The Beijing loyalist was chosen as the city's leader Sunday as the only candidate, drawing ire from the international political and business communities.
May. 09, 2022 18:34
John Lee Elected in Hong Kong's Controversial Vote

(CapitalWatch, May 9, Hong Kong)The thoroughly vetted Beijing loyalist John Lee was elected to lead Hong Kong in Sunday's election, the city's first since a regulatory crackdown targeting dissent.

Lee oversaw the crackdown on Hong Kong's pro-democracy movement. As the only candidate, he was elected by a 99% majority by a committee of 1,500. 

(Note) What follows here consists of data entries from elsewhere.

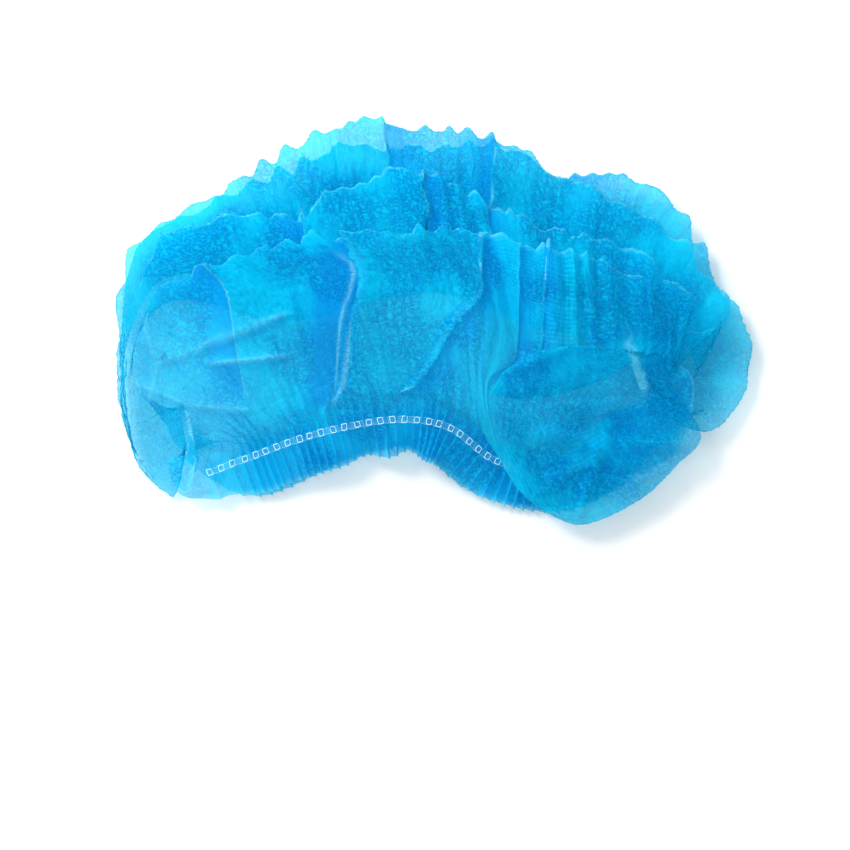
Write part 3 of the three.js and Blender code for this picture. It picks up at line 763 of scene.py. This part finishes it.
# ---- Stitches ----
# White polyester thread holds each elastic: a box of thread stands over every pleat, and a fine
# thread runs from box to box along both edges of the elastic.
STITCH_LENGTH, STITCH_WIDTH, THREAD = 2.4, 2.8, 0.15
ELASTIC_LENGTH = 330.0
STITCH_PITCH = ELASTIC_LENGTH / PLEATS


def joined_tubes(name, tubes):
    """One piece of many tubes, each a grid of points in mm that closes on itself round its second side."""
    points, faces, first = [], [], 0
    for tube in tubes:
        rows, columns = tube.shape[:2]
        index = first + np.arange(rows * columns).reshape(rows, columns)
        quads = np.stack([index[:-1, :-1], index[:-1, 1:], index[1:, 1:], index[1:, :-1]], -1)
        faces.append(quads.reshape(-1, 4))
        points.append(tube.reshape(-1, 3))
        first += rows * columns
    mesh = bpy.data.meshes.new(name)
    mesh.from_pydata((np.concatenate(points) * MM).tolist(), [], np.concatenate(faces).tolist())
    mesh.polygons.foreach_set("use_smooth", np.ones(len(mesh.polygons), bool))
    piece = bpy.data.objects.new(name, mesh)
    bpy.context.collection.objects.link(piece)
    merge_doubles(piece)
    return piece


def thread_tube(path, radius, sides=6):
    """A closed tube round a path of points: a ring at each point square to the path."""
    along = np.gradient(path, axis=0)
    along /= np.linalg.norm(along, axis=1, keepdims=True)
    side = np.cross(along, [0.05, 0.03, 1.0])
    side /= np.linalg.norm(side, axis=1, keepdims=True)
    up = np.cross(side, along)
    turn = np.linspace(0, 2 * np.pi, sides + 1)
    ends = np.r_[0.05, np.ones(len(path) - 2), 0.05][:, None] * radius
    ring = (np.cos(turn)[None, :, None] * side[:, None] + np.sin(turn)[None, :, None] * up[:, None])
    return path[:, None] + ends[..., None] * ring


material, nodes, links = new_material("white_thread")
place = nodes.new("ShaderNodeTexCoord")
twist = nodes.new("ShaderNodeTexNoise")
twist.inputs["Scale"].default_value = 2500
links.new(place.outputs["Object"], twist.inputs["Vector"])
ramp = nodes.new("ShaderNodeValToRGB")
ramp.color_ramp.elements[0].color = (0.25, 0.75, 0.92, 1)
ramp.color_ramp.elements[1].color = (0.8, 0.96, 1.0, 1)
links.new(twist.outputs[0], ramp.inputs[0])
thread = nodes.new("ShaderNodeBsdfPrincipled")
thread.inputs["Roughness"].default_value = 0.45
links.new(ramp.outputs[0], thread.inputs["Base Color"])
bump = nodes.new("ShaderNodeBump")
bump.inputs["Strength"].default_value = 0.5
bump.inputs["Distance"].default_value = 0.0001
links.new(twist.outputs[0], bump.inputs["Height"])
links.new(bump.outputs[0], thread.inputs["Normal"])
links.new(thread.outputs[0], nodes.new("ShaderNodeOutputMaterial").inputs["Surface"])
white_thread = material

for name, rim, ends, lift in (
    ("front_stitches", front_rim, FRONT_ELASTIC_ENDS, ELASTIC_LIFT + 0.55),
    ("back_stitches", back_rim, BACK_ELASTIC_ENDS, -ELASTIC_LIFT - 0.5),
):
    share = np.linspace(*ends, 1500)
    points, along, out, far = elastic_frame(rim, share)
    at = np.arange(2.0, far[-1] - 2.0, STITCH_PITCH)
    at = at + rng.uniform(-0.5, 0.5, len(at))
    tubes = []
    for middle in at:
        corner = np.linspace(0, 2 * np.pi, 25)
        square = np.stack([np.cos(corner), np.sin(corner)], 1)
        square /= np.maximum(np.abs(square).max(1, keepdims=True), 1e-6) ** 0.8
        skew = rng.uniform(-0.25, 0.25)
        d = middle + square[:, 0] * STITCH_LENGTH / 2 + skew * square[:, 1]
        w = square[:, 1] * STITCH_WIDTH / 2 * rng.uniform(0.85, 1.1)
        base = np.stack([np.interp(d, far, points[:, k]) for k in range(3)], 1)
        side = np.stack([np.interp(d, far, out[:, k]) for k in range(3)], 1)
        rise = 0.25 * np.sign(lift) * (1 - (square[:, :1] ** 2))
        tubes.append(thread_tube(base + w[:, None] * side + [0, 0, lift] + rise * [0, 0, 1.0], THREAD))
    for edge in (-1, 1):
        d = np.linspace(0.5, far[-1] - 0.5, int(far[-1] * 2))
        base = np.stack([np.interp(d, far, points[:, k]) for k in range(3)], 1)
        side = np.stack([np.interp(d, far, out[:, k]) for k in range(3)], 1)
        wander = STITCH_WIDTH / 2 + 0.15 * np.sin(2 * np.pi * d / STITCH_PITCH)
        sink = -0.4 * np.sign(lift) * (1 + np.cos(2 * np.pi * (d - at[0]) / STITCH_PITCH + np.pi))
        path = base + edge * wander[:, None] * side + [0, 0, lift] + sink[:, None] * [0, 0, 1.0]
        tubes.append(thread_tube(path, THREAD * 0.22))
    for tube in tubes:
        tube[..., 2] = np.maximum(tube[..., 2], FLOOR)
    stitches = joined_tubes(name, tubes)
    stitches.data.materials.append(white_thread)
    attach(stitches, "root")

# ---- Surface, light and camera ----
floor_mesh = bpy.data.meshes.new("floor")
floor_mesh.from_pydata([(-3, -3, 0), (3, -3, 0), (3, 3, 0), (-3, 3, 0)], [], [(0, 1, 2, 3)])
floor = bpy.data.objects.new("floor", floor_mesh)
bpy.context.collection.objects.link(floor)
material, nodes, links = new_material("floor_white")
paint = nodes.new("ShaderNodeBsdfPrincipled")
paint.inputs["Base Color"].default_value = (0.93, 0.93, 0.93, 1)
paint.inputs["Roughness"].default_value = 0.9
links.new(paint.outputs[0], nodes.new("ShaderNodeOutputMaterial").inputs["Surface"])
floor_mesh.materials.append(material)

world = bpy.data.worlds.new("studio")
bpy.context.scene.world = world
world.use_nodes = True
world.node_tree.nodes["Background"].inputs["Color"].default_value = (1, 1, 1, 1)
world.node_tree.nodes["Background"].inputs["Strength"].default_value = 0.8
bpy.context.scene.view_settings.view_transform = "Standard"
bpy.context.scene.cycles.transparent_max_bounces = 24
bpy.context.scene.cycles.diffuse_bounces = 2

key = bpy.data.lights.new("soft_key", "AREA")
key.energy = 28
key.size = 0.7
key_object = bpy.data.objects.new("soft_key", key)
key_object.location = (-0.8, 0.8, 0.95)
key_object.rotation_euler = (np.radians(-44), np.radians(-36), 0)
bpy.context.collection.objects.link(key_object)

VIEW_WIDTH = 0.3888
camera_data = bpy.data.cameras.new("camera")
camera_data.lens = 100
camera_data.sensor_width = 24
camera = bpy.data.objects.new("camera", camera_data)
camera.location = (-0.0055, -0.04665, VIEW_WIDTH * 100 / 24 + 0.02)
bpy.context.collection.objects.link(camera)
bpy.context.scene.camera = camera
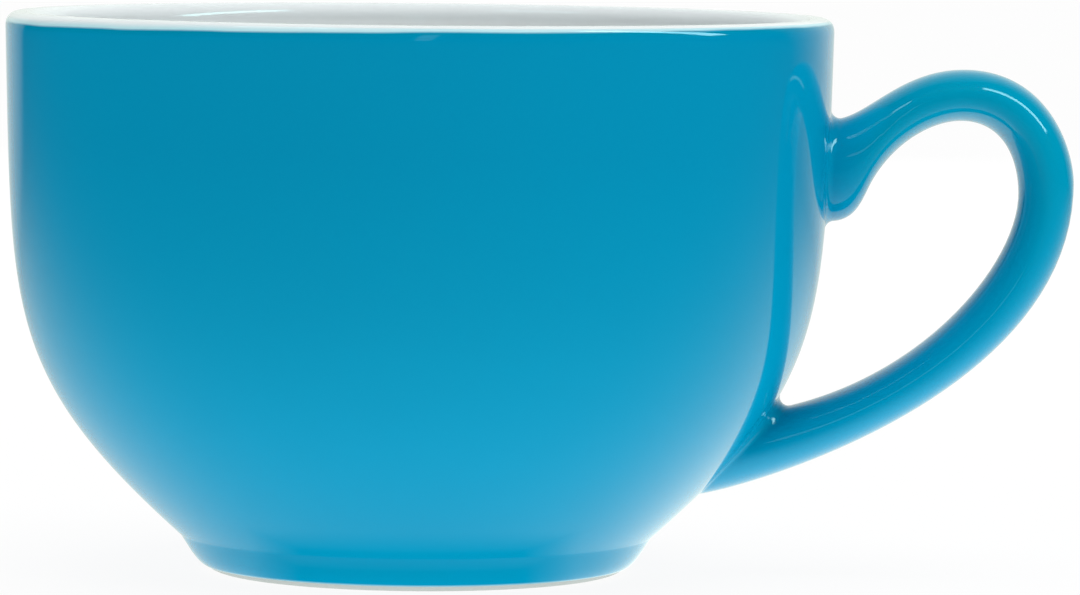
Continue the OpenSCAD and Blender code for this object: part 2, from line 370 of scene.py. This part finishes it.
bare = last_below(lambda u: place(foot_curve, u).y >= FOOT_BARE, 0.0, 1.0)
foot_bare_walk = walk(foot_curve, 0, bare, BARE_STEPS)
blue_walk = (
    walk(foot_curve, bare, 1, FOOT_STEPS)
    + walk(wall_curve, 0, 1, WALL_STEPS)[1:]
    + straight(shoulder, Vector((rim_r, lip_z)), STRAIGHT_STEPS)[1:]
    + lip(0, lip_line, BLUE_LIP_STEPS)[1:]
)
floor_start = inside(FLOOR_START_SHARE)[0]
floor_curve = (
    floor_start,
    floor_start - FLOOR_TURN * heading(wall_curve, FLOOR_START_SHARE),
    Vector((FLOOR_FLAT_R, FLOOR_Z)),
    Vector((0, FLOOR_Z)),
)
inside_walk = [
    inside(1 - (1 - FLOOR_START_SHARE) * i / INSIDE_STEPS) for i in range(INSIDE_STEPS + 1)
]
white_walk = (
    lip(lip_line, math.pi / 2, WHITE_LIP_STEPS)
    + lip(math.pi / 2, math.pi, INNER_LIP_STEPS)[1:]
    + straight(Vector((rim_r - WALL, lip_z)), inside_walk[0][0], STRAIGHT_STEPS)[1:]
    + inside_walk[1:]
    + walk(floor_curve, 0, 1, FLOOR_STEPS)[1:]
)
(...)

The new leader will take over from Carrie Lam in July. During Lam's time in office, the city saw large-scale pro-democracy protests and calls for her resignation. Beijing cracked down on the city following the dissent and overhauled election laws. 

After mass protests in 2019, Beijing moved to block criticism and ensure that only Beijing loyalists could take political positions. In 2021, the Mainland implemented new electoral laws that required candidates to prove their loyalty to Beijing.

The European Union's foreign policy chief Josep Borrell tweeted his dissent toward the election, saying it "violates democratic principles and political pluralism" in the city, and it's a move toward "dismantling of the 'one country, two systems' principle." Residents also responded to the election with protests. 

Between protests and stringent anti-Covid regulations, thousands of residents have left the city since 2019. Meanwhile, as the opposition is crushed and waves of Covid-19 resurge in the city, Hong Kong's international reputation as a business hub has been severely dampened.

The Hang Seng index's main board was down 3.81% Monday. The other indexes also closed lower; the tech index took the largest hit, down 5.23%. 

Despite today's slump, however, other Chinese policies are driving more and more mainland companies to Hong Kong's stock market. 

An ongoing conflict between Washington and Beijing over audit requirements for U.S.-listed foreign companies has put Chinese firms under pressure in New York. Firms are being named by the U.S. Securities and Exchange Commission for potential delisting and as negotiations for a compromise continue, others not yet named can't relax. 

As a result, companies are increasingly seeking dual primary and secondary listings in Hong Kong as a safe haven for company shares.

Lee campaigned on a platform of enacting local security regulations and increasing housing supply. Lee said he will work to secure more affordable housing in the world's most expensive real estate market and improve the city's competitiveness.